→ OBJECTIVE: Beginning with the very first line, please reproduce the entries exactly through the line containing "hat lies on.".

━━ EXERCISE INPUT ━━

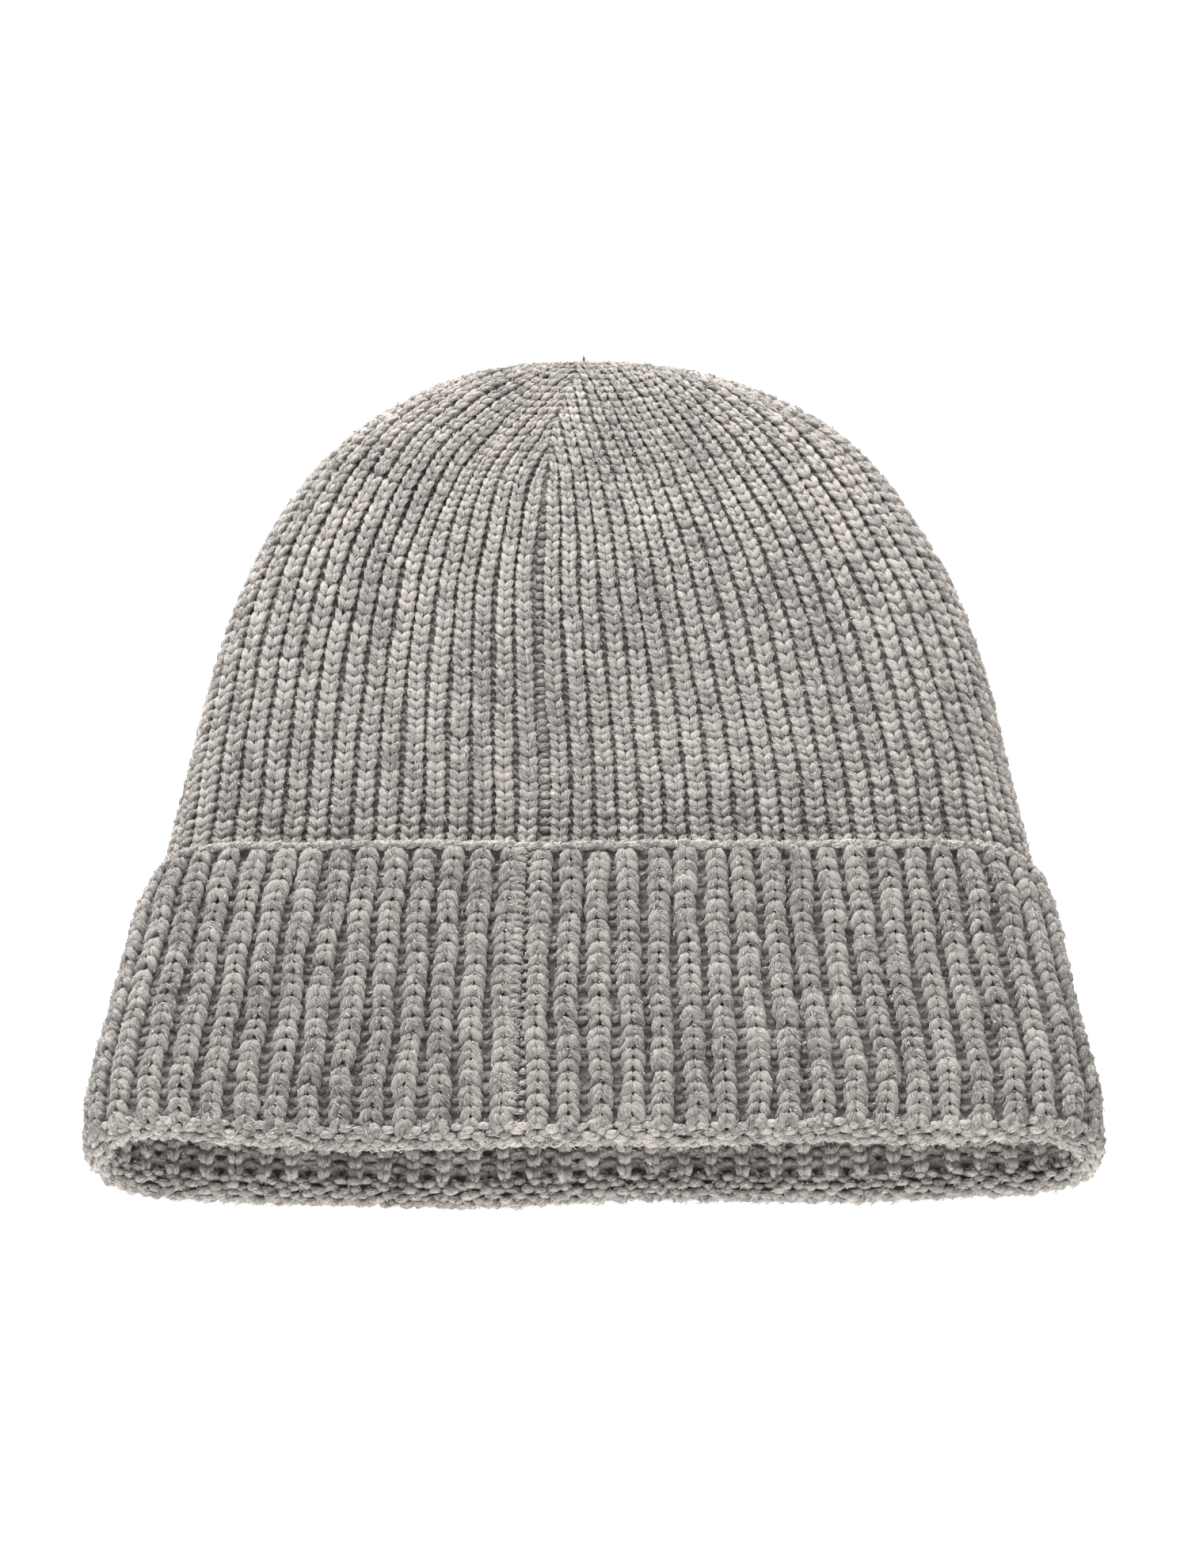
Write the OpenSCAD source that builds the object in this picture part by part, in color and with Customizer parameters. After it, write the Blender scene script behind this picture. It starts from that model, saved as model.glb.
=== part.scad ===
// Knit beanie with a turned-up cuff, lying flat on its front with the back seam on top.
// +Z is up, +X runs across the width and +Y runs from the head opening to the crown.
// The origin is at the middle of the footprint, on the surface that the hat lies on.

/* [Overall size] */
// Length from the turned edge of the head opening to the crown
hat_length = 224; // [205:1:235]
// Half of the flat width of the body at the head opening, inside the cuff
opening_half_width = 121; // [112:1:128]
// Loss of half width for each millimetre of length above the head opening
side_taper = 0.178; // [0.12:0.002:0.2]
// Length next to the head opening over which the sides run straight
straight_length = 18; // [10:1:30]
// How far the turned edge sets back at the left and right corners
corner_setback = 4; // [0:0.5:8]
// How far the top layer's edge sets back behind the lower layer's
top_setback = 3.5; // [0:0.5:6]
// Height of the body above the resting surface at the head opening
opening_loft = 33; // [30:0.5:38]
// Height of the body above the resting surface halfway to the crown
body_loft = 30; // [27:0.5:33]

/* [Fabric] */
// Thickness of the rib fabric in the body
body_thick = 3.6; // [2.5:0.1:4]
// Thickness of the rib fabric in the cuff
cuff_thick = 4; // [3:0.1:4.5]
// Diameter of the sewing and linking yarn
yarn_diameter = 1.6; // [1:0.1:2]

/* [Cuff] */
// Height of the turned-up cuff, from the turned edge to the free edge
cuff_height = 79; // [65:1:85]
// Length of the rounded fold at the head opening
fold_length = 6; // [4:0.5:8]
// Length of the rolled cast-on edge
cast_on_length = 3.5; // [2.5:0.5:5]

/* [Crown] */
// Length of the crown gores, measured along the hat
gore_length = 46; // [36:1:56]
// Length of hat over which the outline is rounded towards the crown
crown_round_length = 114; // [95:1:125]
// Height of the crown's centre above the resting surface
crown_height = 13; // [11:0.5:15]
// Distance of the body's middle from the middle of the opening, to the right
body_offset = 1.2; // [0:0.1:3]
// Distance of the crown's centre from the middle of the opening, to the left
crown_offset = 2.5; // [0:0.5:6]

/* [Back seam] */
// Distance of the seam from the middle of the body, to the left
seam_offset = 13; // [0:0.5:18]
// Distance of the seam from the middle of the cuff, to the left
cuff_seam_offset = 17; // [0:0.5:20]
// Spacing of the linking stitches along the seam
stitch_spacing = 3.1; // [2.5:0.1:6]
// Width of the turned-in seam edges inside the hat
allowance_width = 6; // [4:0.5:9]
// Thickness of the turned-in seam edges inside the hat
allowance_thick = 1.8; // [1:0.1:2.4]

/* [Hidden] */

// Shape of the outline and of the cross-section
section_power = 0.64;          // 1 is an ellipse, smaller is boxier
outline_powers = [3, 1 / 2.42];
loft_powers = [3, 1 / 2.2];
loft_round_length = 74;        // length over which the top falls to the crown
underside_round_length = 34;   // length over which the underside lifts to the crown
edge_height_share = 0.45;      // height of the widest point, as a share of the loft
flat_press = 3;                // how far the underside is pressed against the surface
step_length = 26;              // length over which the body settles down behind the cuff
setback_length = 60;           // length over which either setback dies out
shift_start = 45;              // station where the body starts to lie off the middle
lean_start = 150;              // station where the body starts to lean back to the left
lean_length = 60;
lean = 1.8;                    // how far it leans back
tip_length = 16;               // length of the crown's tip, which turns to the crown's centre

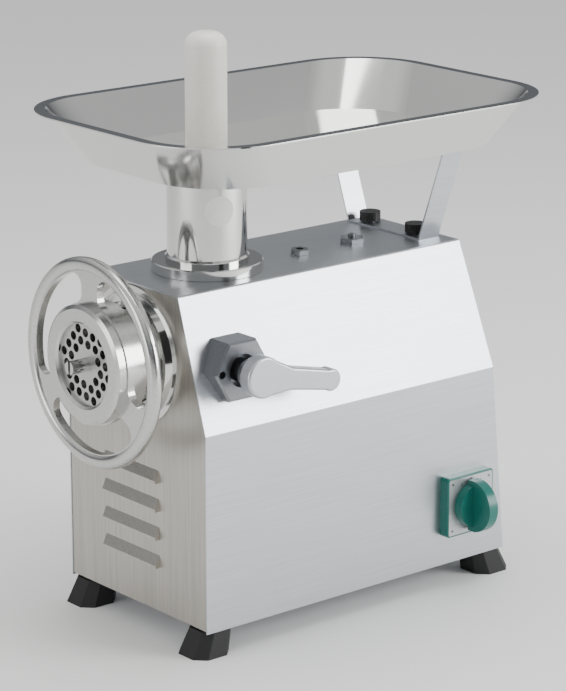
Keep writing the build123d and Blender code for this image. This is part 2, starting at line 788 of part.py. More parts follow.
with BuildPart() as motor_shell:
    rod(shell_front, shell_rear, motor_radius, height=motor_height)
    rod(shell_front - 1, shell_rear + 1, motor_radius - motor_shell_wall,
        height=motor_height, mode=Mode.SUBTRACT)
save(motor_shell, "motor_shell")

with BuildPart() as stator_core:
    with BuildSketch(front_plane(core_rear, 0, motor_height)):
        Circle(stator_radius)
        Circle(stator_bore, mode=Mode.SUBTRACT)
        with PolarLocations(stator_bore + 8.5, slot_count):
            Rectangle(17.2, 4.0, mode=Mode.SUBTRACT)
    extrude(amount=rotor_length)
save(stator_core, "stator_core")

with BuildPart() as stator_windings:
    for coil_rear in (core_front - 0.1, core_rear + 0.1 + coil_length):
        with BuildSketch(front_plane(coil_rear, 0, motor_height)):
            Circle(stator_radius - 5)
            Circle(stator_bore + 4, mode=Mode.SUBTRACT)
        extrude(amount=coil_length)
save(stator_windings, "stator_windings")

with BuildPart() as rotor_core:
    rod(core_front, core_rear, rotor_radius, height=motor_height)
    rod(core_front - 1, core_rear + 1, motor_shaft_radius + pressed, height=motor_height,
        mode=Mode.SUBTRACT)
save(rotor_core, "rotor_core")

with BuildPart() as motor_shaft:
    rod(fan_rear - fan_width - 3, case_rear + 7.5, motor_shaft_radius, height=motor_height)
save(motor_shaft, "motor_shaft")

bell_bearing_radius = 23.5
with BuildPart() as motor_bell_front:
    rod(shell_front - bell_thickness, shell_front - 0.1, motor_radius, height=motor_height)
    rod(shell_front - bell_thickness, shell_front + 7, bell_bearing_radius + 4,
        height=motor_height)
    rod(shell_front - bell_thickness + 3, shell_front + 8, bell_bearing_radius + pressed,
        height=motor_height, mode=Mode.SUBTRACT)
    rod(1, shell_front, motor_shaft_radius + 1, height=motor_height, mode=Mode.SUBTRACT)
save(motor_bell_front, "motor_bell_front")

with BuildPart() as motor_bell_rear:
    rod(shell_rear + 0.1, motor_rear, motor_radius, height=motor_height)
    rod(shell_rear - 7, motor_rear, bell_bearing_radius + 4, height=motor_height)
    rod(shell_rear - 8, motor_rear - 4, bell_bearing_radius + pressed, height=motor_height,
        mode=Mode.SUBTRACT)
    rod(shell_rear, motor_rear + 1, motor_shaft_radius + 1, height=motor_height,
        mode=Mode.SUBTRACT)
save(motor_bell_rear, "motor_bell_rear")

small_bearing_places = [
    (case_inside - 9.9, middle_height),
    (case_rear - bearing_inset, middle_height),
    (case_rear - bearing_inset, motor_height),
    (shell_front - bell_thickness + 3.1, motor_height),
    (motor_rear - 4.1 - small_bearing[0], motor_height),
]
with BuildPart() as small_bearings:
    for front, height in small_bearing_places:
        bearing(front, height, small_bearing)
save(small_bearings, "small_bearings")

with BuildPart() as motor_fan:
    rod(fan_rear - fan_width, fan_rear, 20.0, height=motor_height)
    rod(fan_rear - 2.5, fan_rear, fan_radius, height=motor_height)
    with BuildSketch(front_plane(fan_rear - 2, 0, motor_height)):
        with PolarLocations(0, fan_blades):
            with Locations((fan_radius / 2 + 9, 0)):
                Rectangle(fan_radius - 20, 2.4)
    extrude(amount=fan_width - 2)
    rod(0, fan_rear + 1, motor_shaft_radius + pressed, height=motor_height,
        mode=Mode.SUBTRACT)
save(motor_fan, "motor_fan")

cowl_front = fan_rear - fan_width - 7.0
with BuildPart() as fan_cowl:
    rod(cowl_front, shell_front - 2, motor_radius + 1.6, height=motor_height)
    rod(cowl_front + 1.4, shell_front + 1, motor_radius + 0.1, height=motor_height,
        mode=Mode.SUBTRACT)
    with BuildSketch(front_plane(cowl_front + 3, 0, motor_height)):
        for circle, count in ((20, 8), (34, 14), (48, 20)):
            with PolarLocations(circle, count):
                Circle(4.2)
    extrude(amount=5, mode=Mode.SUBTRACT)
save(fan_cowl, "fan_cowl")

# ---------------------------------------------------------------- bolts inside
bolt_radius = 3.0
bolt_head_radius = 5.0
with BuildPart() as case_bolts:
    for angle in seat_bolt_angles:
        x, up = around(seat_bolt_circle, angle)
        rod(front_wall - 10.1, front_wall + 6, bolt_radius, x, head_height + up)
        rod(front_wall - 14.6, front_wall - 10.0, bolt_head_radius, x, head_height + up)
save(case_bolts, "case_bolts")

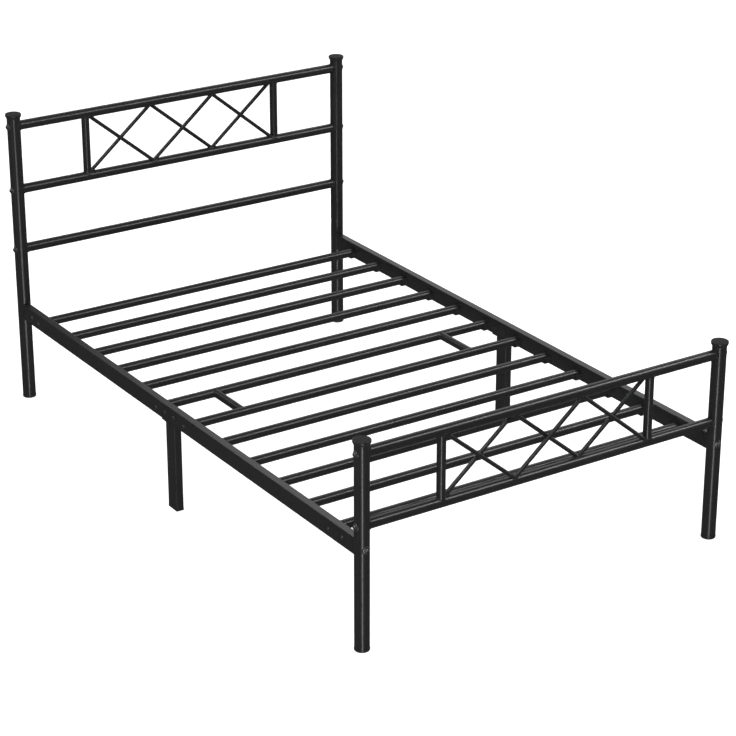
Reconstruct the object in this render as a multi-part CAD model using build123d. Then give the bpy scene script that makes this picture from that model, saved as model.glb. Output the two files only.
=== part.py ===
from build123d import *
import os

# Metal bed frame for a 120 x 190 cm mattress. Millimetres, +Z up, floor at Z = 0,
# +Y from the foot to the head, +X to the right when standing at the foot.

# overall layout
post_pitch_x = 1200.0      # post centre to post centre across the bed
post_pitch_y = 2000.0      # foot post centre to head post centre
head_height = 966.0        # floor to the top of a head cap
foot_height = 617.0        # floor to the top of a foot cap
side_rail_mid_z = 303.0    # mid height of the side rails
slat_z = 298.0             # axis height of the slats
rail_joint_y = 12.0        # where the two halves of a side rail meet
head_rail_drop = [42.5, 252.4, 451.8]    # cap top down to each rail axis
foot_rail_drop = [39.9, 248.6]

# tubes
post_dia, post_wall = 42.4, 1.5
rail_dia, rail_wall = 30.0, 1.2
stile_dia, stile_wall = 25.4, 1.2
slat_dia, slat_wall = 28.0, 1.2
tie_dia, tie_wall = 25.0, 1.2
side_w, side_h, side_wall, side_corner = 24.0, 51.0, 1.5, 2.0
rod_dia = 12.0

# panels between the rails
stile_pitch = 701.0        # stile centre to stile centre
cross_count = 3
rod_run = 251.5            # sideways run of a rod between the two rail axes
rod_gap = 0.1              # gap between the two rods of a cross where they pass

# slats: two equal groups, one on each half of the side rails
slats_per_half = 6
first_slat_offset = 83.0   # from the rail joint to the nearest slat
last_slat_gap = 123.4      # from the head post centre to the nearest slat
cradle_len, cradle_wall, cradle_rise = 20.0, 1.6, 6.0
tie_x = 411.0

# caps and glides
cap_overhang, cap_height, cap_rim, cap_spigot = 4.1, 15.0, 7.0, 18.0
cap_crown, neck_step, rim_round = 1.5, 0.6, 2.0
dome_mid = (0.7, 0.5)      # point of the dome's arc, as shares of its radius and its rise
glide_overhang, glide_height, glide_spigot, glide_round = 0.6, 8.0, 20.0, 2.5
leg_glide_height, leg_glide_spigot, leg_glide_lip = 4.0, 15.0, 0.6

# fasteners
bolt_r, screw_r = 3.9, 2.9
hole_play = 0.1            # radial clearance of every bolt and screw in its hole
bolt_head_r, bolt_head_h, bolt_bite = 7.0, 4.5, 22.0
washer_r, washer_t = 12.0, 2.0
insert_len = 28.0
screw_head_r, screw_head_h, screw_bite = 6.0, 3.2, 14.0
nut_flat, nut_h, thread_over = 10.0, 5.0, 1.5    # the leg bolts show a little thread past their nuts
head_root = 0.5            # a shank runs this far up into its head
socket_flat, socket_depth = 5.0, 2.4

# end plugs, splices and leg brackets
plug_end = 100.0           # plug reaches this far from the post centre
plug_screw = 78.0          # plug screw, from the post centre
splice_len, splice_wall = 120.0, 1.5
leg_bolt_pitch, leg_bolt_offset = 49.5, 4.0
bracket_t, bracket_lip = 3.0, 23.0
tongue_margin, tongue_over = 9.0, 16.0   # tongue beyond the bolts, along and above them
tongue_play, slot_play = 0.3, 1.0        # tongue in its slot, across and along

over = 1.0                 # a cutter runs this far past what it cuts
least_corner = 0.5         # smallest corner radius of the rail outline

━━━

→ TASK RESULT:
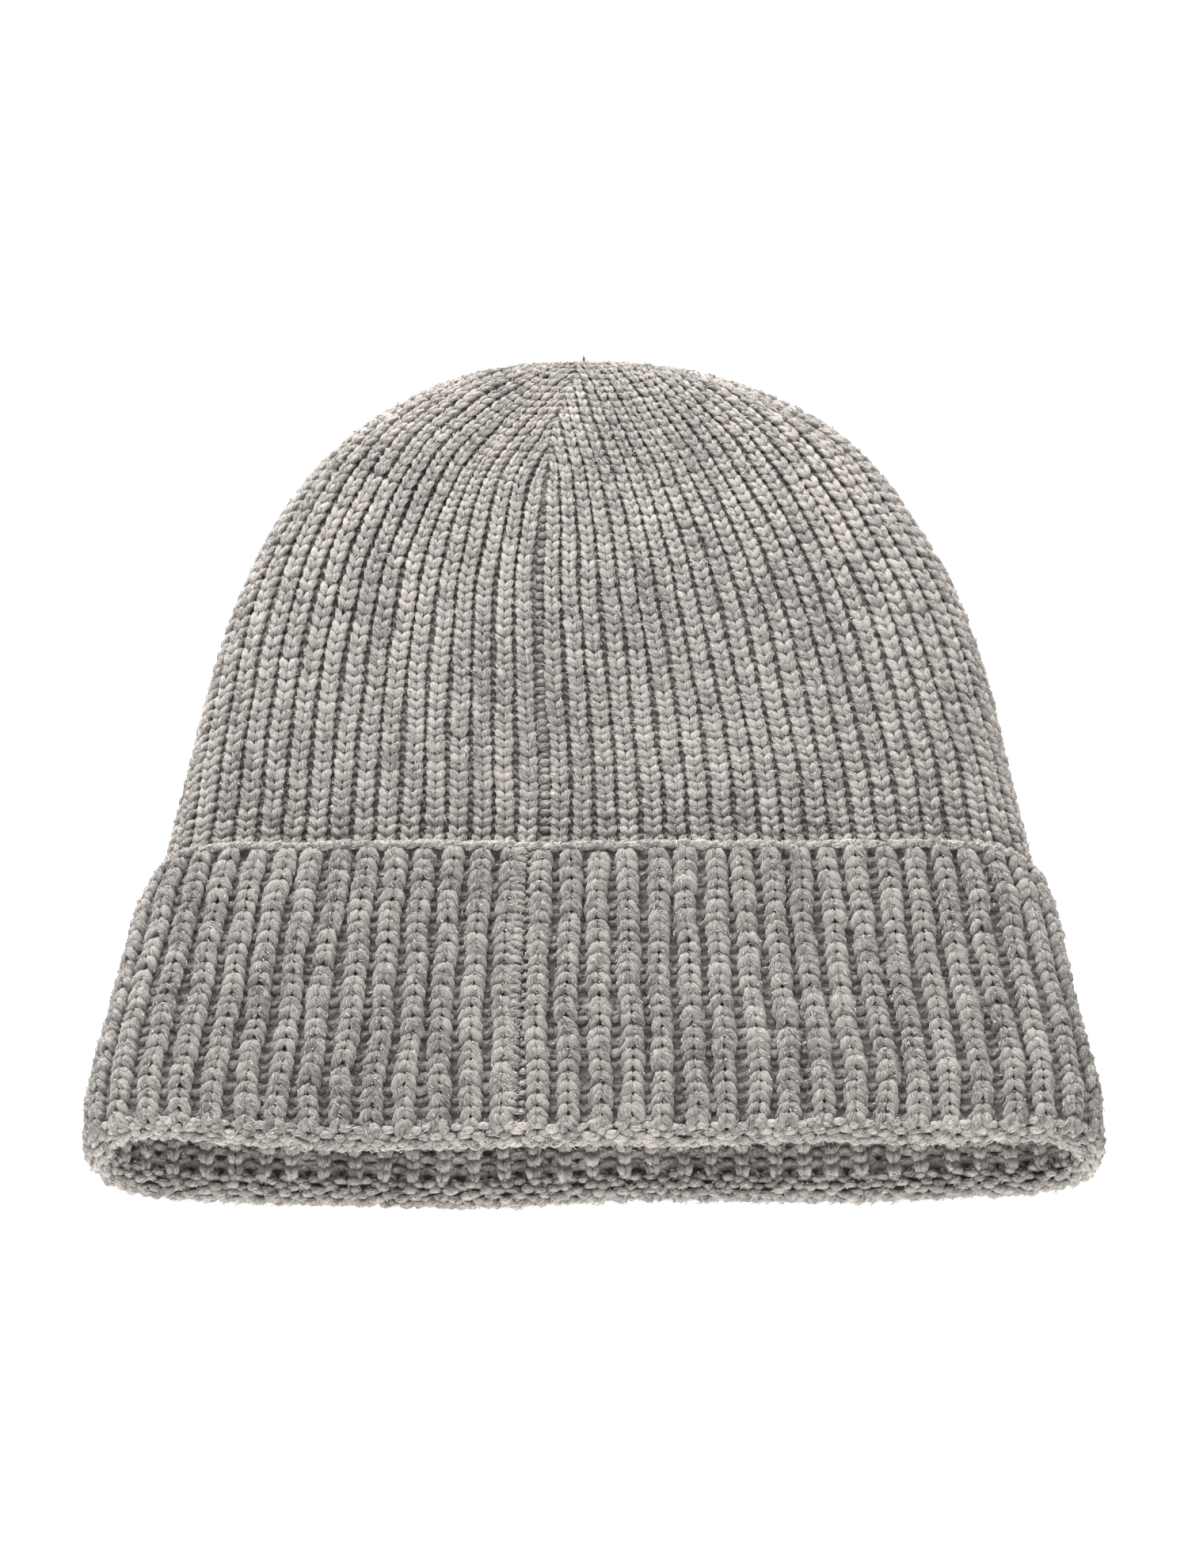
Write the OpenSCAD source that builds the object in this picture part by part, in color and with Customizer parameters. After it, write the Blender scene script behind this picture. It starts from that model, saved as model.glb.
=== part.scad ===
// Knit beanie with a turned-up cuff, lying flat on its front with the back seam on top.
// +Z is up, +X runs across the width and +Y runs from the head opening to the crown.
// The origin is at the middle of the footprint, on the surface that the hat lies on.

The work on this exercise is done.